A Brief History of Algebra


29 Sep 2009

 

Once upon a time the Egyptians lived in bedroom communities known as mud holes. The problem with these bedroom mud holes is that they not only lacked access to decent museums featuring mummies, but the Egyptian’s backyards disappeared into the Nile River—once, twice, sometimes seventy-two times a month at high tide.

 

This caused a lot of confusion when the mud overlapped. No one knew where the chain link fence guys should put in the new fences or who belonged to which papyrus patch. It was a mud hole mess—all the time.

 

So the Egyptians invented algebra, which helped them keep their mind off of the mess in their back yards.

 

Until one day a guy named Jut, realized that he could get back at his neighbors, whom he suspected of fudging the chain link fence lines, by insisting that the local school board force his neighbor’s children to learn algebra which kept them at home in their hovels and out of Jut’s mud. Jut was a real joker.

 

Algebra became a national craze, right up there with “Dancing With the Pharaoh’s Architect.”

 

Then Muslims conquered everyone with their swords and their peaceful interest in spreading the use of the zero.
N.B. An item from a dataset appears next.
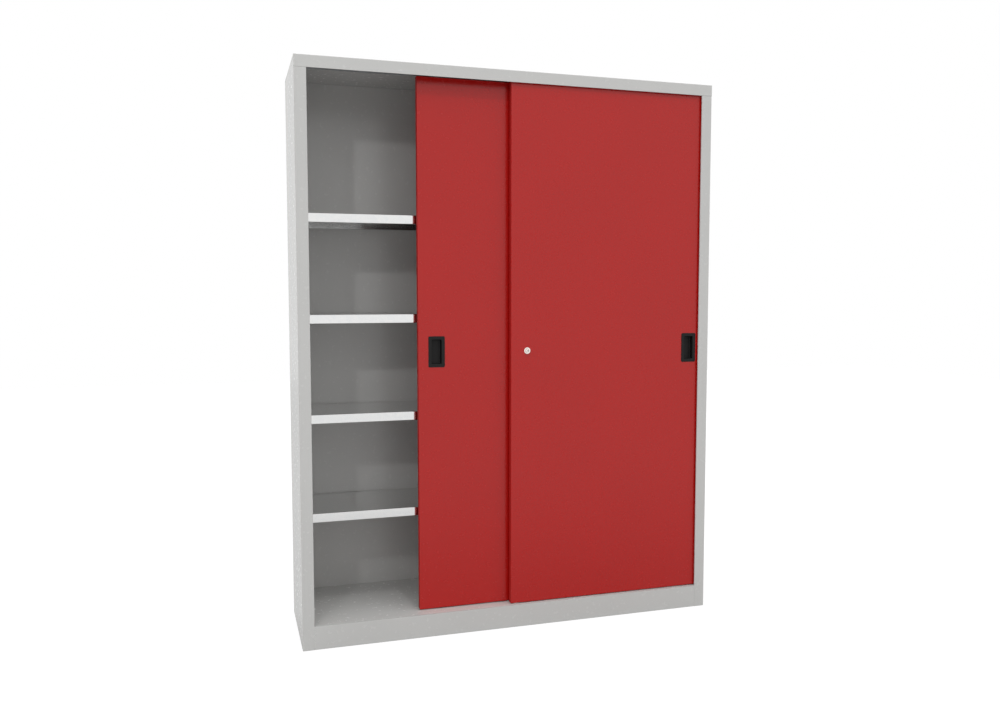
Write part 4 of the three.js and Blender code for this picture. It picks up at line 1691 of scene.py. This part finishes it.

Not wanting to be the only ones made miserable by mathematics, the Muslims continued conquering—well, everyone, proving that math makes people overly enthusiastic, perhaps even manic-depressive.

 

Proof, also, that the Arab nations are to blame for the widespread heartbreak caused by algorithms, the word “algebra” is, in fact, an Arabic word meaning “A Poo-Poo Platter of Numbers for Occidental Suckers.” In the 19th century British mathematicians took up the math gauntlet, which is why “the colonies” kicked their junk in 1776. 

 

“Taxation without representation” was a popular catchphrase in the colonies that would later come to mean that the new, shiny government would require all college students to take College Algebra rather than taking Accounting, so that no one would know how much taxation without representation they (the government) would actually be doing in the future, because it was going to be a lot. 

 

That’s how I made a “D” on my first quiz in College Algebra. I hate Jut. 

 

It is my opinion that cultures that invent things like the zero are silly people bent on cornering the market of world oil supplies, under the code name of silly looking letters like OPEC (note: the use of the silly zero shaped letter at the beginning of the still sillier sounding code word.) I rest my case.